Let \(a_{1},\ldots,a_{k^{2}+1}\) be any sequence of integers. Prove that it contains a monotone subsequence of length \(k+1\text{.}\)

Solution

Given \(i\in \{1,\ldots,k^2+1\}\text{,}\) let \(d(i)\) be the length of the longest subsequence \(a_i\leq a_{j_1}\leq cdots\leq c_{d(i)-1}\) with \(i\lt j_1\lt \cdots\lt j_{d(i)-1}\text{.}\)

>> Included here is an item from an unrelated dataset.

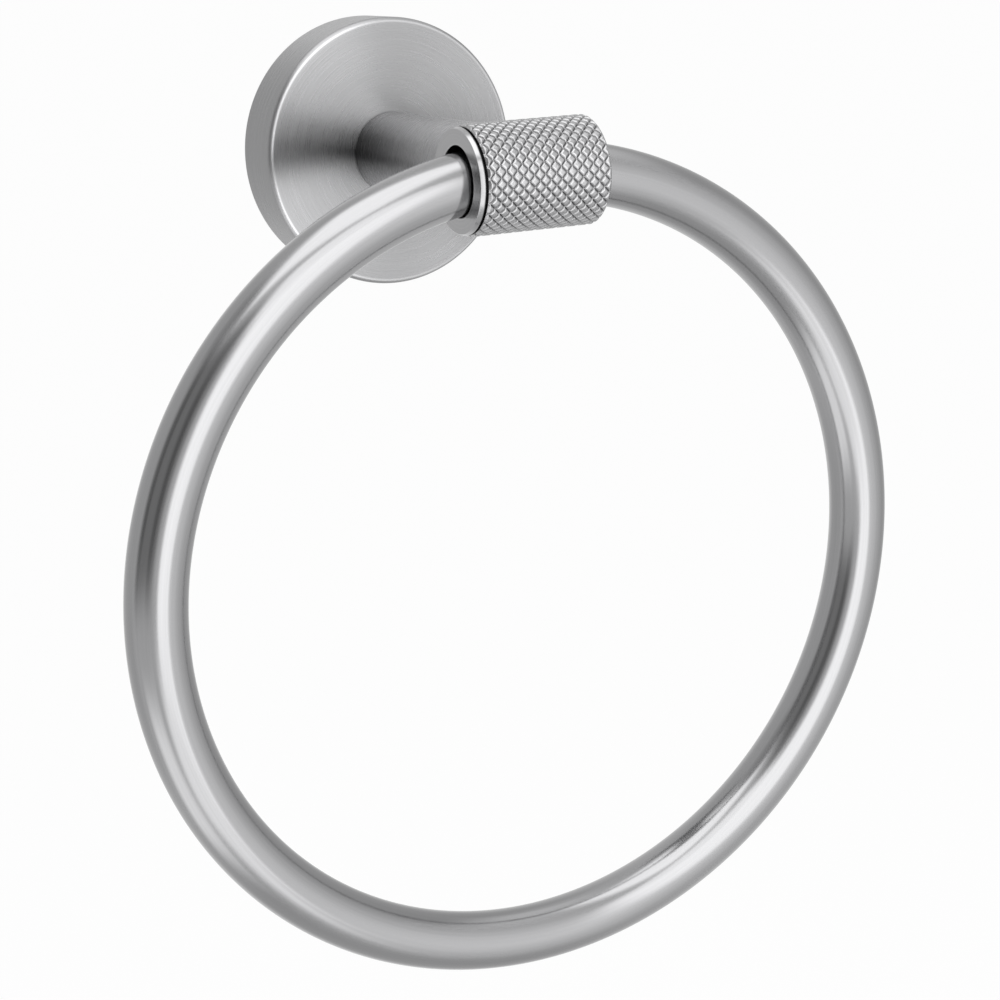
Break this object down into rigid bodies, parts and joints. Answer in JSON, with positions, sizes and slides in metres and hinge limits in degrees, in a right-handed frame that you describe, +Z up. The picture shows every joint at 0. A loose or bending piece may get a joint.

Suppose that for each \(i\) we have \(d(i)\leq k\text{.}\) Then, by the Pigeonhole Principle, there is \(\ell \in \{1,\ldots,k\}\) such that \(|\{i\in \{1,\ldots,k^2+1\}:d(i)=\ell\}|\geq k+1\text{.}\)

Let \(i_1\lt i_2\lt \cdots \lt i_{k+1}\) be such that \(d(a_{i_1})=d(a_{i_2})=\cdots=d(a_{i_{k+1}})=\ell\text{.}\)

If there are \(1\leq p\lt q\leq k+1\) such that \(a_{i_p}\leq a_{i_q}\) then \(d(i_p)\geq 1+d(i_q)>\ell\text{,}\) which contradicts our choice of \(a_{i_p}\text{.}\) Hence,

\begin{equation*} a_{i_1}\lt a_{i_2}\lt \cdots \lt a_{i_{k+1}}\text{,} \end{equation*}

which completes the proof of the claim.

Let \(f\) be an integral–valued function defined on \(\{1,\ldots,2^{n-1}\}\text{,}\) such that \(1 \leq f(i) \leq i\text{,}\) for \(i = 1,\ldots,2^{n-1}\text{.}\) Prove that there is a sequence

\begin{equation*} 1 = a_{1} \lt\dots \lt a_{n} \leq 2^{n-1} \end{equation*}

with

\begin{equation*} f(a_{1}) \leq \dots \leq f(a_{n})\text{.} \end{equation*}

Prove that the bound is sharp.

Solution

Let \(d(x)\) be the maximum length of sequence \(x=a_1\lt a_2\lt \cdots\) with \(f(a_1)\leq f(a_2)\leq\cdots\text{.}\) Since \(f(1)=1\text{,}\) it follows that \(\max d(x)=d(1)\text{.}\)

We use mathematical induction on \(n\) to prove the claim.

For the base case when \(n=1\text{,}\) we have \(f(1)=1=a_1=2^{1-1}=1\text{,}\) i.e., the claim is true. Suppose that \(n\gt 1\) is such that the claim is true for all \(m\geq n-1\text{.}\)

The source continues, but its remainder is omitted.